I want to charge that Li-po battery with the solar panels but I do not want to connect the cells with a diode and then to the battery. So I realized that if I put the battery on the pins powering the Arduino directly the 5V input regulator act as a diode. What if I hook the solar panels in the 5V Arduino Input?

If the cells are giving only 1V that should help extend the battery life. If the solars are giving 8V, that should be charging the battery and powering the arduino at the same time.

Is there any problem in doing this? any better and simple solution for this?

How about sketching that out?

Draw it on a sheet of paper, take a picture of that and post it (as an attachment.)

[quote author=Runaway Pancake link=topic=165936.msg1237831#msg1237831 date=1368322016] How about sketching that out?

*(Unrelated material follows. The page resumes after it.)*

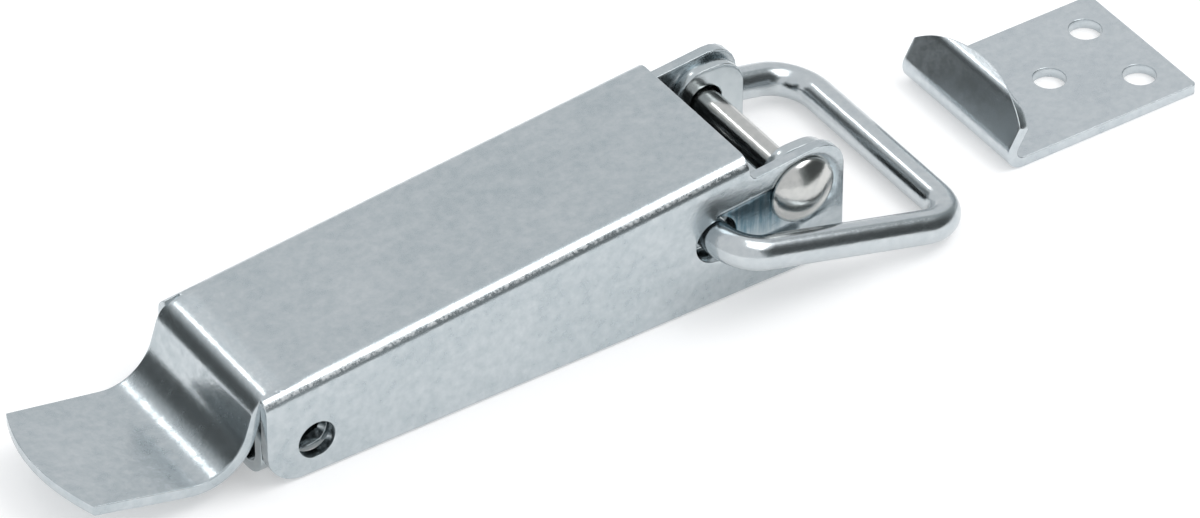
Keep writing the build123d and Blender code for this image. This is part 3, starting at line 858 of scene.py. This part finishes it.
foot_run = HOOK_R * tan(radians(45 + HOOK_LEAN / 2))
hook_foot = KEEPER_FRONT + HOOK_R - foot_run
lip_run = LIP_R * tan(radians(LIP_TURN / 2))
hook_rows = [("hook", 1 - i / HOOK_CELLS) for i in range(HOOK_CELLS)]
hook_rows += [("bend", turn) for turn in cells(90 + HOOK_LEAN, 0, HOOK_TURN_STEP)]
hook_rows += [("plate", x) for x in cells(hook_foot + foot_run, KEEPER_END, KEEPER_CELL)[1:]]
keeper_ys = cells(-KEEPER_HALF, KEEPER_HALF, KEEPER_CELL)


def hook_face(s):
    """Point (x, z) of the hook's outer face, s along it from its foot corner."""
    lean, out = radians(HOOK_LEAN), radians(HOOK_LEAN + LIP_TURN)
    up, over = Vector((sin(lean), cos(lean))), Vector((sin(out), cos(out)))
    foot = Vector((hook_foot, 0))
    if s <= CREASE - lip_run:
        return foot + up * s
    if s >= CREASE + lip_run:
        return foot + up * CREASE + over * (s - CREASE)
    turn = lean + radians(LIP_TURN) * (s - CREASE + lip_run) / (2 * lip_run)
    centre = foot + up * (CREASE - lip_run) + Vector((cos(lean), -sin(lean))) * LIP_R
    return centre + Vector((-cos(turn), sin(turn))) * LIP_R


def keeper_point(column, row):
    """Point of the keeper's outer face."""
    y = keeper_ys[column]
    kind, value = hook_rows[row]
    if kind == "hook":
        edge = ARCH_TOP - ARCH_R + sqrt(ARCH_R ** 2 - y ** 2)
        place = hook_face(foot_run + (edge - foot_run) * value)
        return place.x, y, place.y
    if kind == "bend":
        turn = radians(value)
        return hook_foot + foot_run - HOOK_R * sin(turn), y, HOOK_R * (1 - cos(turn))
    if row == len(hook_rows) - 1 and column in (0, len(keeper_ys) - 1):
        return value - PLATE_CORNER, y - PLATE_CORNER * (1 if y > 0 else -1), 0
    return value, y, 0


keeper_holes = [((x, y, 0), (1, 1, 0), SCREW_R) for x, y in KEEPER_HOLES]
keeper = pressed_sheet("keeper_hook", keeper_point, len(keeper_ys) - 1, len(hook_rows) - 1,
                       keeper_holes)
round_edges(keeper, SHEARED)
keeper_zinc = zinc("keeper_zinc", KEEPER_LIGHT, KEEPER_DARK, rough=(0.18, 0.30), mottle=0.18,
                   grain_bump=0.05, streak_axis=1)
keeper.data.materials.append(keeper_zinc)
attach(keeper, "base")
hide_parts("keeper")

Draw it on a sheet of paper, take a picture of that and post it (as an attachment.) [/quote]

I have added a corny picture, but that will do.

LIPO batteries must not be overcharged, which is around 4.2 V per cell. Theres nothing in your diagram to stop the battery being overcharged by the Solar Panels. Otherwise it will work.

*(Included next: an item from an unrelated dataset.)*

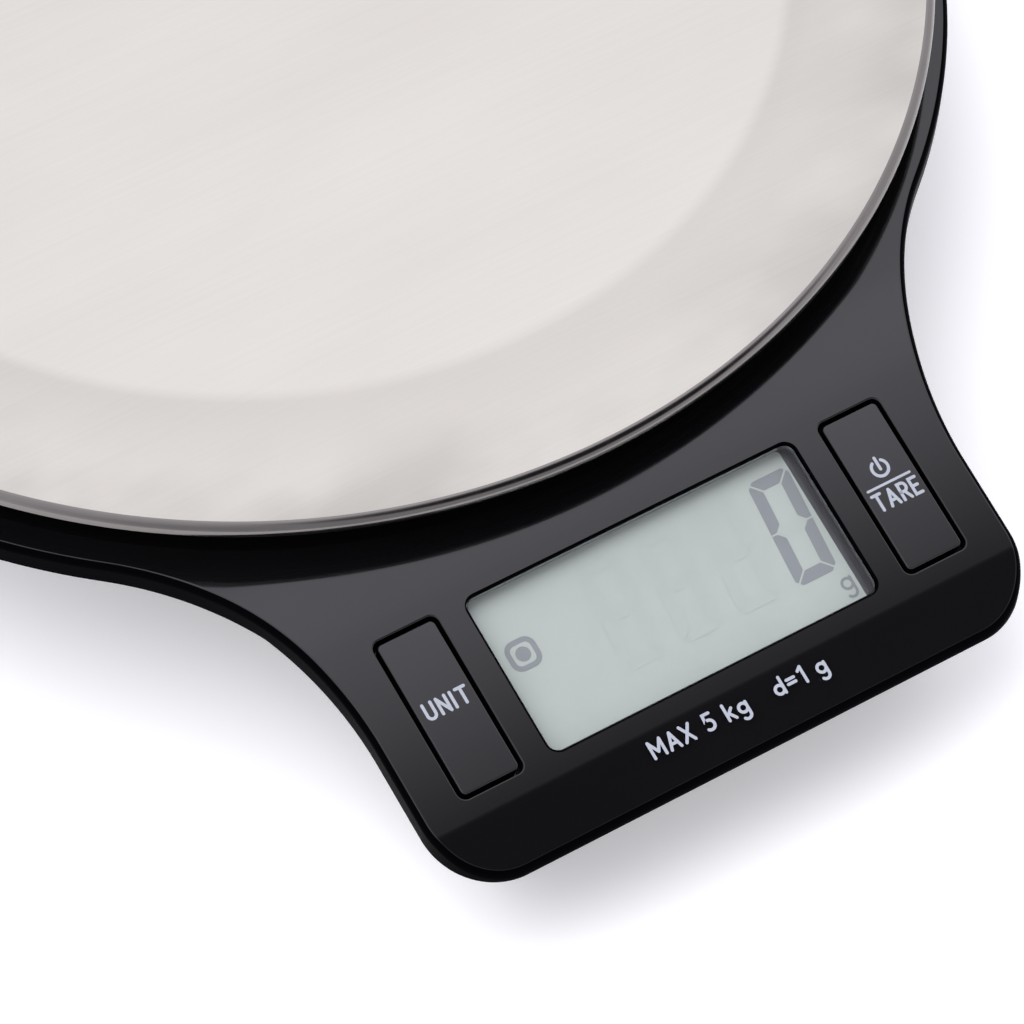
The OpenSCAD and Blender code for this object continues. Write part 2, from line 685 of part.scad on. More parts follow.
// Two wired contacts with tags through the roof, and one plate that joins the cells
module battery_plates() color(steel_zinc) from_centre() translate([0, -battery_reach, 0]) {
    for (s = [-1, 1]) translate([-box_half_l, s * box_half_w / 2, 0]) {
        translate([0, -4, floor_z + 1]) cube([plate_t, 8, battery_d - 1]);
        translate([0, -1.5, floor_z + 1]) cube([plate_t, 3, box_roof_z + box_wall + 1.8 - floor_z - 1]);
    }
    translate([box_half_l - plate_t, -box_half_w + 0.6, floor_z + 1])
        cube([plate_t, 2 * box_half_w - 1.2, battery_d - 1]);
}

module battery_wires() color("#23242a") from_centre() for (route = battery_routes)
    tube(route, 1.1, [0, 0, 1]);

platter_plate();
platter_tray();
tray_screws();
load_spider();
spider_spacer();
spider_screws();
load_cell();
gauge_seals();
gauge_wires();
base_spacer();
base_screws();
overload_stop();
upper_housing();
lower_housing();
housing_screws();
rubber_feet();
window_lens();
lens_tape();
lcd_glass();
lcd_polariser();
lcd_reflector();
lcd_frame();
zebra_strips();
main_board();
chip_cover();
board_parts();
board_screws();
unit_key();
tare_key();
switch_bodies();
unit_plunger();
tare_plunger();
battery_door();
battery_cells();
battery_springs();
battery_plates();
battery_wires();
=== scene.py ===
"""Looks of the kitchen scale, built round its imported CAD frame.

Lengths are in millimetres, in the part's own frame, and turn into metres where meshes are made.
"""
import json
import math

import bmesh
import bpy
import numpy as np
from mathutils import Matrix, Vector
from mathutils.geometry import delaunay_2d_cdt


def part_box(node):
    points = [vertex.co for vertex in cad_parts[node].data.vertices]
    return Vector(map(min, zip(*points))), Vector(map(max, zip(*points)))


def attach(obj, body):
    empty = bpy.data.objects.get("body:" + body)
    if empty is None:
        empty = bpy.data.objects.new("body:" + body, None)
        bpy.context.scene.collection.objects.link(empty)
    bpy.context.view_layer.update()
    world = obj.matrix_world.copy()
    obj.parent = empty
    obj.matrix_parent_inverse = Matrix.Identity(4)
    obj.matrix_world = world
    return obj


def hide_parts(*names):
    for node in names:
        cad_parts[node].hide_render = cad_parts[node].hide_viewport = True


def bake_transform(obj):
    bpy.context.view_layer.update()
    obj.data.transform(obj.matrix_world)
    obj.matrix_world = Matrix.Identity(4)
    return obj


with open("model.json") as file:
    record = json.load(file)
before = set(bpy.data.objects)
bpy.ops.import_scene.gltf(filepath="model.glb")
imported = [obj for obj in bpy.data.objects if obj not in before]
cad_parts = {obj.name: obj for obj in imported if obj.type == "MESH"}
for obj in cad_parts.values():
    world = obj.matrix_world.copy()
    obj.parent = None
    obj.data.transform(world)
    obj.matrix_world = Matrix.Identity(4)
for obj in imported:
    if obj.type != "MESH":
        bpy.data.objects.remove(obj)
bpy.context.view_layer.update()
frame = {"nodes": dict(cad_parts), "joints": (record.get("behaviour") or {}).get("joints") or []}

# ---------- Driving dimensions ----------

MM = 0.001


def cad_box(node):
    """Lowest and highest corner of a CAD node."""
    return [np.array(corner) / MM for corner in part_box(node)]


housing_low, housing_high = cad_box("upper_housing")
plate_high = cad_box("platter_plate")[1]
lens_low, lens_high = cad_box("window_lens")
key_axis = next(joint["axis"] for joint in frame["joints"] if joint["name"] == "unit_key_press")

# Body
BODY_R = housing_high[0]
BODY_TOP = housing_high[2]
CENTRE_Y = housing_high[1] - BODY_R
FRONT_REACH = CENTRE_Y - housing_low[1]
WALL = 2.0
RIM_H = 3.1
RIM_ROUND = 0.8
FOOT_BEVEL = 0.2
HALF_PANEL = 37.9
NECK_REACH = 96.0
CORNER_R = 8.4

# Panel: reaches are from the platter's axis to the front
PANEL_TILT = math.atan2(key_axis[1], -key_axis[2])
LIP_TILT = math.radians(30)
SLOPE_REACH = 78.3
SLOPE_SOFT = 6.0
CREASE_REACH = FRONT_REACH - 5.7
CREASE_SOFT = 1.0
PANEL_CROWN = 0.05
ROW_REACH = 17.2
HOLE_ROUND = 0.2

# Window and display
LENS_FLANGE = 2.8
LENS_FLANGE_T = 1.0
LENS_FLANGE_R = 1.3
WINDOW_W = lens_high[0] - lens_low[0] - LENS_FLANGE
WINDOW_L = 19.8
WINDOW_R = 1.4
LENS_SEAT = 1.0
LENS_GAP = 0.15
LENS_SINK = 0.2
LENS_FOOT = 2.15
LENS_SOFT = 0.15
SEAT_MARGIN = 1.6
SEAT_R = 1.5
POLARISER_DEPTH = 2.3

# Keys: a hole is its width, its length and its corners' radius
KEY_X = 28.6
KEY_HOLE = (8.1, 20.0, 1.0)
KEY_GAP = 0.5
KEY_R = 0.6
KEY_SOFT = 0.18
FLANGE_DEPTH = 2.3
FLANGE_T = 0.9
FLANGE_W = KEY_HOLE[0] + 1.3
FLANGE_L = KEY_HOLE[1] + 1.0
STEM_DEPTH = 4.0
STEM_R = 1.6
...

LiPo batteries are very fussy about how they're charged (and dangerous if misused) so for any solution that can charge the LiPos you will need to use a battery controller. There is an Arduino clone that has an integral LiPo controller. If you don't use that, you'll need to research how LiPo controllers work and design/build/test your own. Note that some LiPo failure modes can be very dangerous and it's usually recommended that LiPos should not be left unattended while charging.

Other types of rechargeable battery such as NiMH and NiCd are far more tolerant and could be managed with a current limited supply and a simple peak voltage detector.

If you only want the solar panels to be used in preference to the LiPo when available (and revert to LiPo power when there is no solar power available) with no recharge capability, you could do that by arranging for the solar supply to provide a higher voltage than the LiPo, with diodes on both of them to prevent either source discharging through the other. You will suffer some voltage loss from the diodes, and if you're going for maximum efficiency that could be important. Also, it sounds as if your solar cells are producing a far higher voltage than you need and if efficiency matters to you then you would need to choose an efficient way of dropping this down to your required output voltage. For example, you might be able to use a switched mode power supply/buck converter to produce a low voltage regulated output from a high voltage unregulated input. If you use the right type of converter, this could step the solar feed up to 5V even when the solar panels are producing less than 5V, as long as they're producing enough current. (You'd need to look at the voltage/current characteristics of your solar panels to decide whether this was worth doing.)

Also ensure that you isolate the LiPos when the voltage drops below the critical thresholds as they can be damaged by over-discharge.